As far as the regulator goes...can it be taken to a repair shop that rebuilds alternators.
My mechanic is going to have to fabricate a tool to fit in this space......somehow.

pelagikos
08-13-2014, 12:23 PM
it's not the AC hardline that's in the way...when you put the T50 on the socket or breaker bar it barely fits in the space where you can get it on the bolt at a 90 degree angle....if you unscrew it and it backs out...the end with the socket on it moves out and bumps into the wall on the left side making it impossible to get out because there is not enough width.
As far as the regulator goes...can it be taken to a repair shop that rebuilds alternators.
My mechanic is going to have to fabricate a tool to fit in this space......somehow.

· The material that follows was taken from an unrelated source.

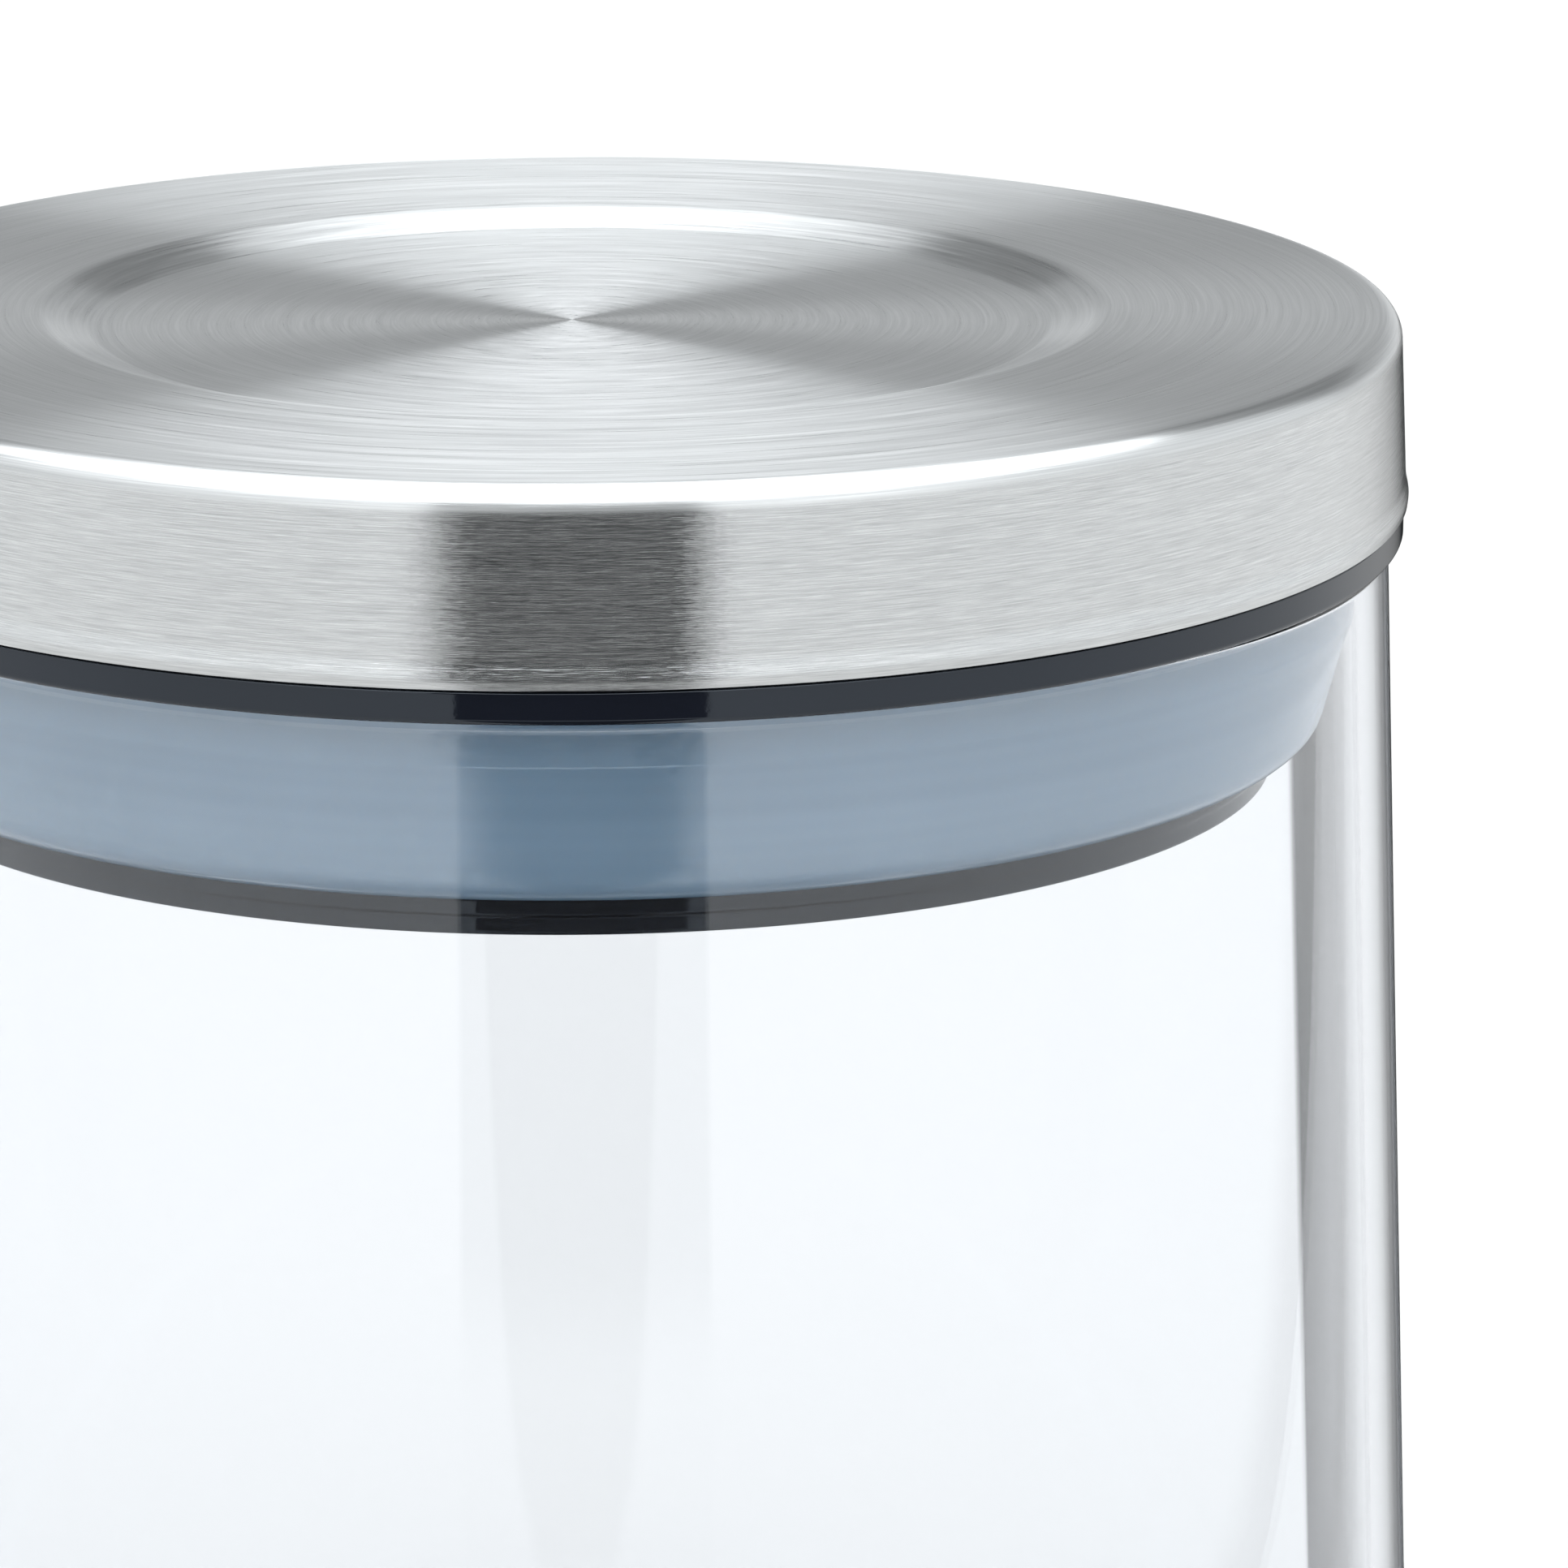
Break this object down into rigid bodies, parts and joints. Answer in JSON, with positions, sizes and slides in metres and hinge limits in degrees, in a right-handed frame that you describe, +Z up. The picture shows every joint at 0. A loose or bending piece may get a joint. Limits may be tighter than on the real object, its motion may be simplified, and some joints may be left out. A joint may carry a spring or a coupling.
{
  "type": "lidded glass canister",
  "caption": "Round clear glass storage canister with leaning walls and a plug lid: dished brushed steel cap, black plug and soft grey silicone seal.",
  "frame": {"origin": "centre of the jar's ring foot, on the surface that it stands on", "axes": "+Z up along the jar's axis of symmetry, the way the lid lifts; the object is round, so +X and +Y are free"},
  "size_m": [0.1072, 0.1072, 0.15],
  "materials": {
    "clear_glass": "clear, fire-polished",
    "brushed_steel": "spin-brushed top, brushed round the side",
    "black_plastic": "moulded, glossy",
    "grey_silicone": "translucent blue-grey, satin",
    "bond": "matt adhesive foam"
  },
  "bodies": {
    "jar": {"glass_jar": "clear_glass"},
    "seal": {"seal_ring": "grey_silicone"},
    "lid": {"steel_cap": "brushed_steel", "bond_pad": "bond", "lid_core": "black_plastic", "base_plate": "black_plastic"}
  },
  "joints": [
    {"name": "lid_lift", "type": "slide", "parent": "jar", "child": "seal", "axis": [0, 0, 1], "range_m": [0, 0.04]},
    {"name": "lid_turn", "type": "hinge", "parent": "seal", "child": "lid", "pos_m": [0, 0, 0.13], "axis": [0, 0, 1], "continuous": true}
  ]
}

The space there is tight but I managed to find a combination of torx head and a wrench that worked. Tried two different T-60 heads (I am pretty sure it was a T-60) and a couple of wrenches from a Craftsman kit, and I am not a mechanic, far from it. I imagine a mechanic would have more different wrenches available around to try with.

Replacing the serpentine belt is a routine maintenance procedure. If every time this is done the mechanics had to manufacture a tool, we'd be hearing it all the time...

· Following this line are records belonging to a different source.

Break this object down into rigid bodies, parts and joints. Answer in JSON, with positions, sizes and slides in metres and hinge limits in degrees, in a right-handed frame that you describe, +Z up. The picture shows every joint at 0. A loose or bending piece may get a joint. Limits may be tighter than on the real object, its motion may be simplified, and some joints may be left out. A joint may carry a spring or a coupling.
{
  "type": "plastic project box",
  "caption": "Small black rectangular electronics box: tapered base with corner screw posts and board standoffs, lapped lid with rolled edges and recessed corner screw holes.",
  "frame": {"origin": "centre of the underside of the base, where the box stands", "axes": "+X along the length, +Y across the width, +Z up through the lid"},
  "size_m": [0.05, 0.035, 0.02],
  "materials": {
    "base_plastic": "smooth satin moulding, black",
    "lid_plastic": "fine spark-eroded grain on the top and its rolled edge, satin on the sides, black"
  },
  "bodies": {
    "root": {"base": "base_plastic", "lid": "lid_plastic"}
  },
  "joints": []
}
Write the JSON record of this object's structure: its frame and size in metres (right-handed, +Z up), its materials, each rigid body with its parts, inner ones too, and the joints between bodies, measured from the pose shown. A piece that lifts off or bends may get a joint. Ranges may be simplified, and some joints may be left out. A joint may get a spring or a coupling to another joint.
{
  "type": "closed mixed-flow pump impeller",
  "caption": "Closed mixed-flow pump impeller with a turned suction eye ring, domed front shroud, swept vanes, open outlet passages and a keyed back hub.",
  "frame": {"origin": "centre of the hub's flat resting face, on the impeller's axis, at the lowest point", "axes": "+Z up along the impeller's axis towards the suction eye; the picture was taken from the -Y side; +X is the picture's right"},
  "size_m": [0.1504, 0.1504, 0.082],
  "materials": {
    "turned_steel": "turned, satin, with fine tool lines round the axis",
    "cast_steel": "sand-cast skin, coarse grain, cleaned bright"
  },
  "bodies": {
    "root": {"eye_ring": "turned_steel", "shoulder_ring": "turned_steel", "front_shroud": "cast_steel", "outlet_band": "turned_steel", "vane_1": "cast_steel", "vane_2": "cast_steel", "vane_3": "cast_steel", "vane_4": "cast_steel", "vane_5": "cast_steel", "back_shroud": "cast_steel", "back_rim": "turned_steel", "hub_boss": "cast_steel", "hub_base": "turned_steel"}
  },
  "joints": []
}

The regulator is like fifty bucks from FCP, and replacing it is a fairly straight-forward deal. Why a shop?

Astro14
08-14-2014, 09:54 AM
It depends on the length of the Torx sockets. My Craftsman sockets are 1/2" longer than the T55 that I shopped for (NAPA, I think)...and that 1/2" makes the job easy...it's almost impossible with a Craftsman Torx socket.

Nashv70
08-14-2014, 09:25 PM
Ok, so my mechanic found a serpentine belt tool that was able to loosen the tensioner bolt and he got the alternator out. I took it to an alternator and starter repair shop and they said it had too much wrong with it to fix it and that I would be better off buying another one. This place is a distributor for Bosch and said they could get me another for $169 with a voltage regulator....sounds good to me. So hopefully we get it on by Saturday and I'll be up and running by Monday. I will let you all know when we get it running. Then I will start another thread about some other minor issues I have.

Astro14
08-15-2014, 04:24 AM
$169 seems very reasonable. Particularly if you've seen what the dealer charges....

Nashv70
08-20-2014, 03:04 PM
Finally got the new alternator put in and car is running fine so far. I was able to get a new Bosch alternator from an alternator shop here in Nashville for $169. As I said before this place is a Bosch distributor. Now I'll post on some other nagging things going on in this car. Thanks for all your replies.